IFN-α and IFN-γ induce phosphorylation of STAT1 at Tyr701 in taste epithelium. Lingual epithelial pieces were excised from regions that either were devoid of any taste buds (NT) or contained fungiform (FF) or circumvallate and foliate (CV-F) taste buds. Three parallel sets of samples were treated with recombinant murine IFN-α (5 × 10³ units/ml), IFN-γ (1 × 10⁴ units/ml), or buffer only (control) for 1 h. A, Top, Western blot using phospho-STAT1 (p-STAT1, Y701)-specific antibody. Middle and bottom, The membrane used in the top was stripped and reblotted with a polyclonal antibody against total STAT1 covering both STAT1α and STATβ (STAT1, middle) and a monoclonal antibody against β-actin (bottom). B, Plot of signal intensities from Western blots in A analyzed using imaging software. The relative levels of p-STAT1 were normalized against the levels of β-actin in each sample. The level of p-STAT1 in the control nontaste sample was arbitrarily set to 1. Error bars represent SEM.

Figure 6.

Inflammation induces the expression of IFN-inducible genes and decreases the level of c-fos mRNA in taste buds. A, Mice were injected intraperitoneally with either placebo (PBS) or inflammatory stimuli [LPS, 5 mg/kg in PBS, or poly(I:C), 25 mg/kg in PBS]. Six hours after injection, total RNA was isolated from nontaste (NT) and taste [circumvallate and foliate (CV-F)] lingual epithelium. Gene expression was analyzed by quantitative real-time RT-PCR. Data for five IFN-inducible genes (2–5A synthetase, Irf1, Mx1, Pkr, and Stat1) and the c-fos gene are shown. The relative expression levels of these genes were normalized using Gapdh as the endogenous control. The expression levels of these genes in PBS-treated nontaste samples were set to 1. Error bars represent SEM. The PCR primers used in this experiment are listed in Table 2. B, Expression of Irf1 in taste bud cells after LPS treatment.
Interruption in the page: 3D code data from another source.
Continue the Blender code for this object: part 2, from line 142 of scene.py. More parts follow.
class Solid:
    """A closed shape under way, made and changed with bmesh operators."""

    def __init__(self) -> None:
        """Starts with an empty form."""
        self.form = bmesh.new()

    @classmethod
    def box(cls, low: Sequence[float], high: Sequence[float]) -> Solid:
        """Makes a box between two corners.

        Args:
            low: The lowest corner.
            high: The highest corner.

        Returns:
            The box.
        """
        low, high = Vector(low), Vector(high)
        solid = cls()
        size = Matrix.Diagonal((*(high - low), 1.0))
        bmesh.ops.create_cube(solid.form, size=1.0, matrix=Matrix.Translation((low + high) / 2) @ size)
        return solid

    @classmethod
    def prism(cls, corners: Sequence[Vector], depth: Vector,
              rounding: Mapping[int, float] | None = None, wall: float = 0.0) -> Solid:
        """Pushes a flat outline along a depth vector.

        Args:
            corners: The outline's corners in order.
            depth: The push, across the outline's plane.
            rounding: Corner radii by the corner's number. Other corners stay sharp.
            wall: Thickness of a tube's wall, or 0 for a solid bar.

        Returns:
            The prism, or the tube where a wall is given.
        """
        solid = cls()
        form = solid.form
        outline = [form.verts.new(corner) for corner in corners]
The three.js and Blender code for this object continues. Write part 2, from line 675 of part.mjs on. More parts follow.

Mice were injected intraperitoneally with 5 mg/kg LPS. Six hours after injection, circumvallate tissues were processed for in situ hybridization with antisense (AS) or sense (S) probes to Irf1.

Figure 7.

IFN treatments increase apoptotic cell death in taste buds. Mice were injected intraperitoneally with PBS, IFN-α (5 × 10³ units in PBS per mouse), or IFN-γ (2 × 10⁴ units in PBS per mouse) daily for 2 or 5 d as indicated. A, Representative immunofluorescence images of circumvallate sections from PBS-treated or IFN-γ-treated mice (5 d) stained with cleaved caspase-3 antibody (top) or corresponding images of DAPI staining (bottom). Arrows in the top point to cleaved caspase-3-positive taste cells; their corresponding taste buds in DAPI images of the bottom are marked by circles. B, The apoptotic index of circumvallate taste buds is represented as the percentage of cleaved caspase-3-positive taste buds. Error bars represent SEM; *p < 0.05; **p < 0.001. C, Peeled-off nontaste or taste [circumvallate and foliate (CV-F)] tongue epithelium was incubated for 48 h in culture medium only (control) or culture medium containing IFN-α (5 × 10³ units/ml) or IFN-γ (2 × 10⁴ units/ml). Cell lysates were assayed by Western blot analysis for cleaved PARP and β-actin. The positions of molecular weight markers are shown on the left.

Figure 8.

A model for inflammation-induced taste disorders. Inflammation caused by immune responses to infection, tissue damage, or autoimmunity releases type I (IFN-α/β) and type II (IFN-γ) IFNs. IFNs bind to type I or II IFN receptors (IFNAR or IFNGR) on taste bud cells and trigger the phosphorylation of STAT proteins. Phosphorylated STAT proteins form active transcription complexes and stimulate the expression of IFN-inducible genes, including Irf1, Pkr, and Stat1. Highly induced expression of these genes increases apoptotic cell death in taste bud cells and results in a net loss of functional taste receptor cells.